What you are asked to do
Give the material again in full, matching it exactly.

>> Start

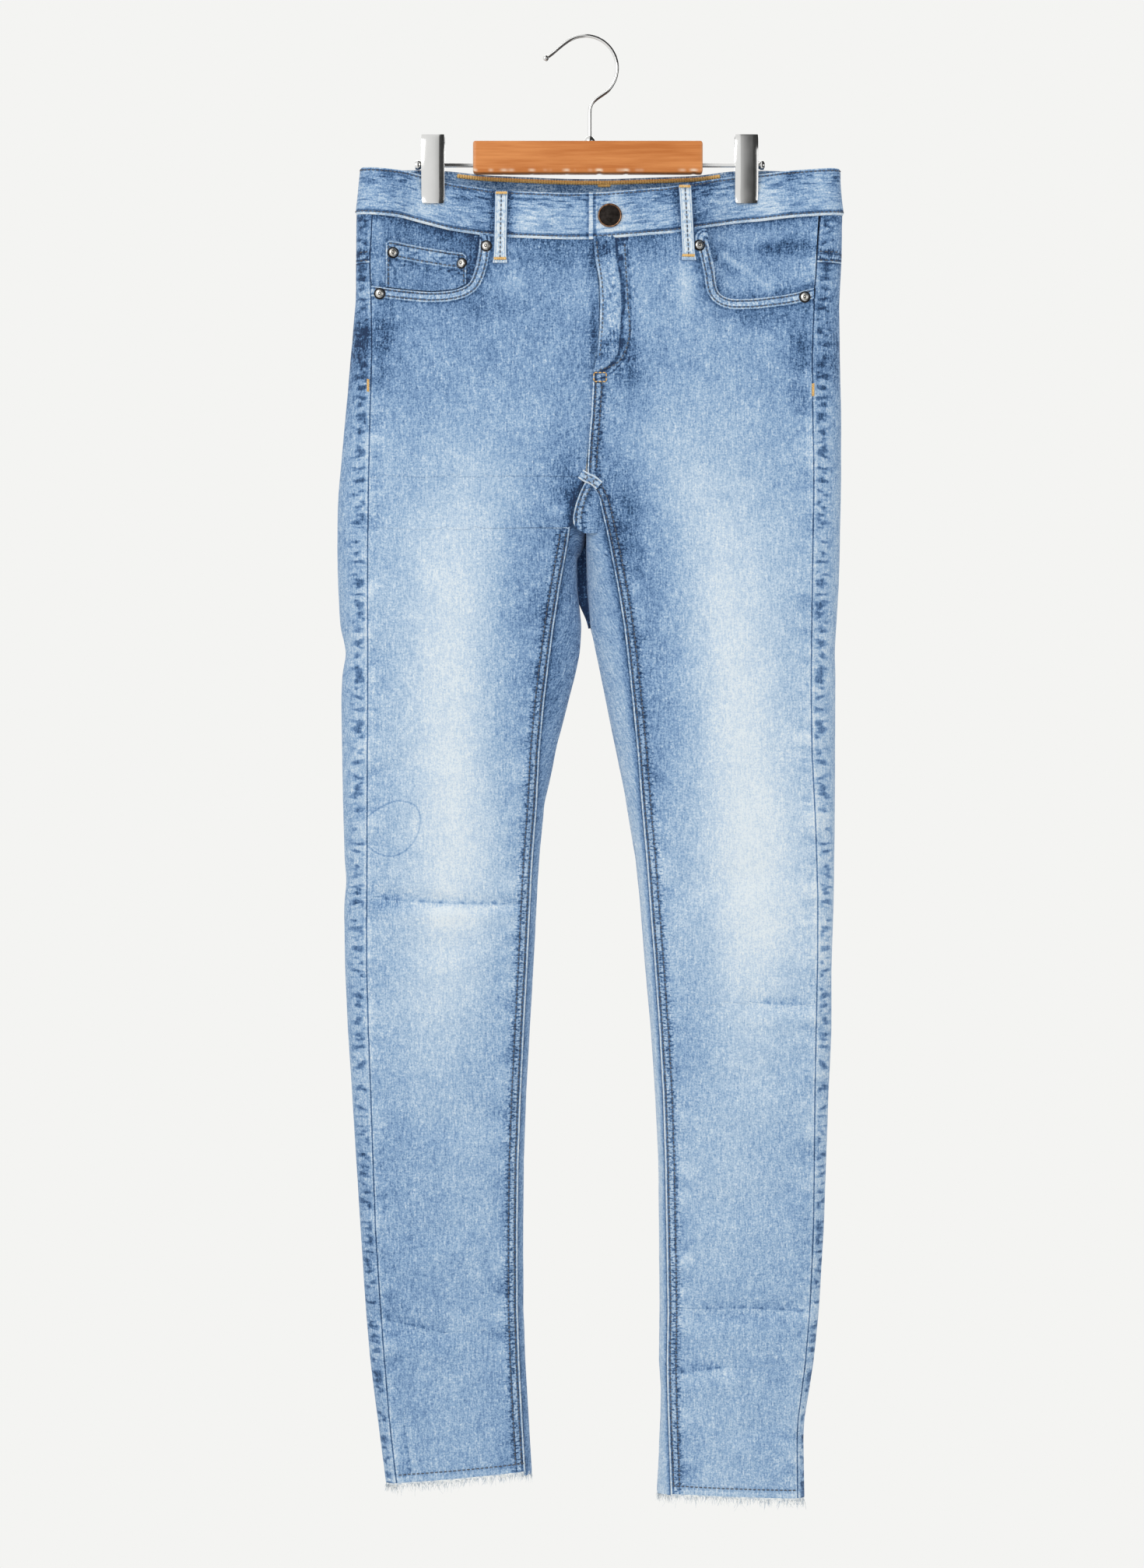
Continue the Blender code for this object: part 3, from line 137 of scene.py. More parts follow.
# Soft troughs in the cloth with a ridge below each, from one point to another
Fold = namedtuple("Fold", "from_x from_z to_x to_z half_width depth")
FOLDS = {
    ("right", "front"): table(Fold,
        (156, -648, 112, -652, 6, 1.9), (114, -652, 62, -654, 5, 1.6),
        (150, -690, 96, -684, 9, 0.9), (155, -967, 113, -977, 8, 1.8),
        (141, -1050, 134, -1090, 5, 0.9), (160, -560, 132, -548, 12, 0.8),
        (60, -470, 96, -440, 13, 0.9), (120, -820, 72, -812, 12, 1.0),
        (140, -905, 100, -897, 10, 0.9), (20, -300, 62, -268, 9, 0.9),
        (60, -214, 96, -226, 8, 0.7)),
    ("left", "front"): table(Fold,
        (122, -727, 156, -729, 7, 1.6), (163, -958, 87, -962, 9, 1.7),
        (68, -1006, 104, -1002, 7, 1.4), (75, -640, 128, -632, 14, 1.0),
        (80, -790, 140, -782, 13, 1.0), (86, -880, 140, -874, 12, 1.0),
        (50, -470, 92, -446, 13, 0.9), (14, -292, 48, -262, 9, 0.9), (66, -212, 94, -224, 8, 0.8),
        (110, -1052, 146, -1046, 8, 1.0)),
    ("right", "back"): table(Fold,
        (160, -640, 60, -652, 11, 2.4), (150, -676, 80, -666, 10, 1.8),
        (70, -700, 140, -704, 9, 1.2), (150, -612, 96, -618, 9, 1.2),
        (70, -404, 150, -380, 13, 2.2), (60, -440, 130, -412, 12, 1.3),
        (150, -960, 96, -952, 12, 1.4), (140, -850, 84, -858, 13, 1.1)),
    ("left", "back"): table(Fold,
        (62, -636, 158, -650, 11, 2.4), (80, -672, 150, -664, 10, 1.8),
        (76, -606, 140, -612, 9, 1.3), (84, -708, 150, -700, 9, 1.1),
        (70, -404, 150, -382, 13, 2.2), (58, -436, 124, -414, 12, 1.3),
        (92, -966, 152, -956, 12, 1.4), (84, -846, 142, -838, 13, 1.1)),
}


def mix(a, b, share):
    return a + (b - a) * share


def step_up(value, low, high):
    share = np.clip((value - low) / (high - low), 0.0, 1.0)
    return share * share * (3 - 2 * share)


def eased(count):
    """Shares from 0 to 1 that lie closer together at both ends."""
    return (1 - np.cos(np.linspace(0, math.pi, count))) / 2


def unit(rows):
    return rows / np.linalg.norm(rows, axis=-1)[..., None]


def run_along(line):
    """How far along a line each of its points is."""
    return np.concatenate(([0.0], np.cumsum(np.linalg.norm(np.diff(line, axis=0), axis=1))))


def points_at(wanted, gone, line):
    """The points of a line at some lengths along it."""
    return np.stack([np.interp(wanted, gone, line[:, k]) for k in range(line.shape[1])], axis=1)


def quarter_round(share):
    return np.sqrt(np.maximum(0.0, 1 - (1 - np.clip(share, 0.0, 1.0)) ** 2))


def rounded(pairs, soften):
    """The curve through a table of pairs, with its corners rounded over `soften` millimetres."""
    pairs = sorted(pairs)
    places = np.arange(pairs[0][0] - 60.0, pairs[-1][0] + 60.0)
    values = np.interp(places, [p[0] for p in pairs], [p[1] for p in pairs])
    reach = int(3 * soften)
    kernel = np.exp(-0.5 * (np.arange(-reach, reach + 1) / soften) ** 2)
    values = np.convolve(np.pad(values, reach, mode="edge"), kernel / kernel.sum(), mode="valid")
    return lambda at: np.interp(at, places, values)


DEPTH_OF = {name: rounded([(row.z, getattr(row, name)) for row in DEPTHS], 12)
            for name in ("front", "back", "edge", "turn")}
BAND_TOP = {"front": rounded(BAND_TOP_FRONT, 7), "back": rounded(BAND_TOP_BACK, 7)}


def uneven(seed, soften, low=-1130, high=-90):
    """A random line down a seam, about -2 to 2, whose ups and downs are a few `soften` long."""
    rng = np.random.default_rng(seed)
    places = np.arange(float(low), float(high))
    reach = int(4 * soften)
    kernel = np.exp(-0.5 * (np.arange(-reach, reach + 1) / soften) ** 2)
    line = np.convolve(rng.normal(size=len(places) + 2 * reach), kernel, mode="valid")
    line /= line.std()
    return lambda at: np.interp(at, places, line)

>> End

Right answer
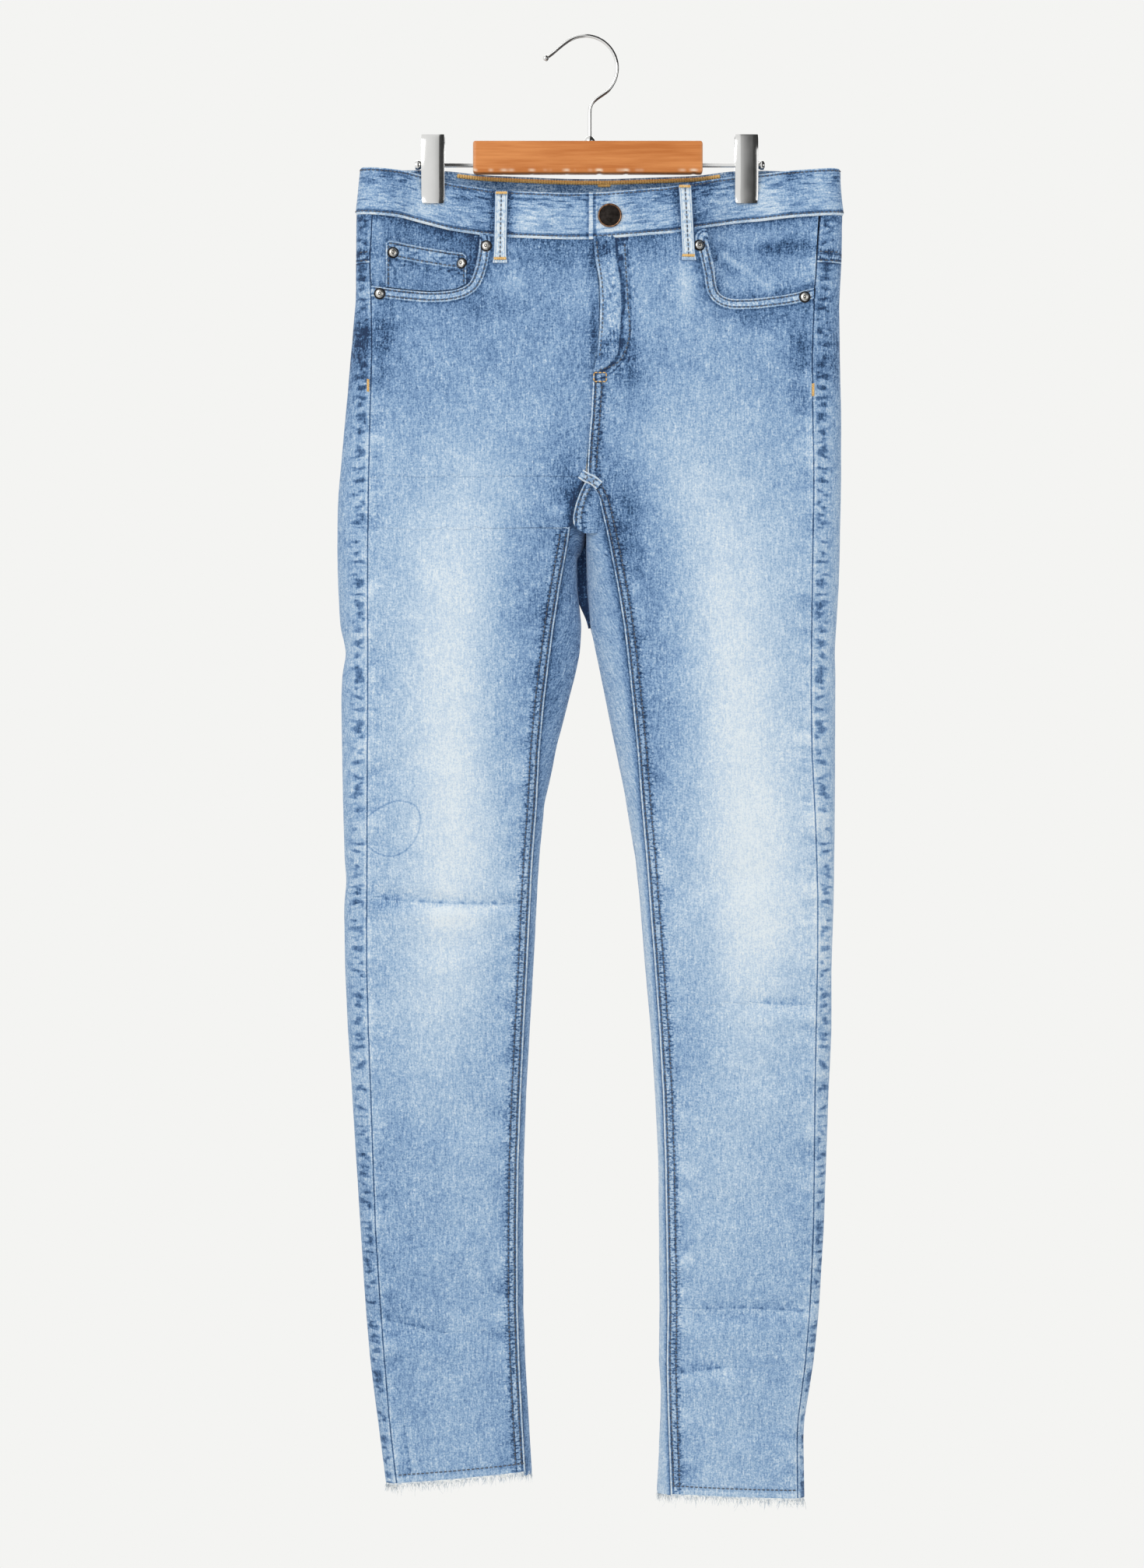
Continue the Blender code for this object: part 3, from line 137 of scene.py. More parts follow.
# Soft troughs in the cloth with a ridge below each, from one point to another
Fold = namedtuple("Fold", "from_x from_z to_x to_z half_width depth")
FOLDS = {
    ("right", "front"): table(Fold,
        (156, -648, 112, -652, 6, 1.9), (114, -652, 62, -654, 5, 1.6),
        (150, -690, 96, -684, 9, 0.9), (155, -967, 113, -977, 8, 1.8),
        (141, -1050, 134, -1090, 5, 0.9), (160, -560, 132, -548, 12, 0.8),
        (60, -470, 96, -440, 13, 0.9), (120, -820, 72, -812, 12, 1.0),
        (140, -905, 100, -897, 10, 0.9), (20, -300, 62, -268, 9, 0.9),
        (60, -214, 96, -226, 8, 0.7)),
    ("left", "front"): table(Fold,
        (122, -727, 156, -729, 7, 1.6), (163, -958, 87, -962, 9, 1.7),
        (68, -1006, 104, -1002, 7, 1.4), (75, -640, 128, -632, 14, 1.0),
        (80, -790, 140, -782, 13, 1.0), (86, -880, 140, -874, 12, 1.0),
        (50, -470, 92, -446, 13, 0.9), (14, -292, 48, -262, 9, 0.9), (66, -212, 94, -224, 8, 0.8),
        (110, -1052, 146, -1046, 8, 1.0)),
    ("right", "back"): table(Fold,
        (160, -640, 60, -652, 11, 2.4), (150, -676, 80, -666, 10, 1.8),
        (70, -700, 140, -704, 9, 1.2), (150, -612, 96, -618, 9, 1.2),
        (70, -404, 150, -380, 13, 2.2), (60, -440, 130, -412, 12, 1.3),
        (150, -960, 96, -952, 12, 1.4), (140, -850, 84, -858, 13, 1.1)),
    ("left", "back"): table(Fold,
        (62, -636, 158, -650, 11, 2.4), (80, -672, 150, -664, 10, 1.8),
        (76, -606, 140, -612, 9, 1.3), (84, -708, 150, -700, 9, 1.1),
        (70, -404, 150, -382, 13, 2.2), (58, -436, 124, -414, 12, 1.3),
        (92, -966, 152, -956, 12, 1.4), (84, -846, 142, -838, 13, 1.1)),
}


def mix(a, b, share):
    return a + (b - a) * share


def step_up(value, low, high):
    share = np.clip((value - low) / (high - low), 0.0, 1.0)
    return share * share * (3 - 2 * share)


def eased(count):
    """Shares from 0 to 1 that lie closer together at both ends."""
    return (1 - np.cos(np.linspace(0, math.pi, count))) / 2


def unit(rows):
    return rows / np.linalg.norm(rows, axis=-1)[..., None]


def run_along(line):
    """How far along a line each of its points is."""
    return np.concatenate(([0.0], np.cumsum(np.linalg.norm(np.diff(line, axis=0), axis=1))))


def points_at(wanted, gone, line):
    """The points of a line at some lengths along it."""
    return np.stack([np.interp(wanted, gone, line[:, k]) for k in range(line.shape[1])], axis=1)


def quarter_round(share):
    return np.sqrt(np.maximum(0.0, 1 - (1 - np.clip(share, 0.0, 1.0)) ** 2))


def rounded(pairs, soften):
    """The curve through a table of pairs, with its corners rounded over `soften` millimetres."""
    pairs = sorted(pairs)
    places = np.arange(pairs[0][0] - 60.0, pairs[-1][0] + 60.0)
    values = np.interp(places, [p[0] for p in pairs], [p[1] for p in pairs])
    reach = int(3 * soften)
    kernel = np.exp(-0.5 * (np.arange(-reach, reach + 1) / soften) ** 2)
    values = np.convolve(np.pad(values, reach, mode="edge"), kernel / kernel.sum(), mode="valid")
    return lambda at: np.interp(at, places, values)


DEPTH_OF = {name: rounded([(row.z, getattr(row, name)) for row in DEPTHS], 12)
            for name in ("front", "back", "edge", "turn")}
BAND_TOP = {"front": rounded(BAND_TOP_FRONT, 7), "back": rounded(BAND_TOP_BACK, 7)}


def uneven(seed, soften, low=-1130, high=-90):
    """A random line down a seam, about -2 to 2, whose ups and downs are a few `soften` long."""
    rng = np.random.default_rng(seed)
    places = np.arange(float(low), float(high))
    reach = int(4 * soften)
    kernel = np.exp(-0.5 * (np.arange(-reach, reach + 1) / soften) ** 2)
    line = np.convolve(rng.normal(size=len(places) + 2 * reach), kernel, mode="valid")
    line /= line.std()
    return lambda at: np.interp(at, places, line)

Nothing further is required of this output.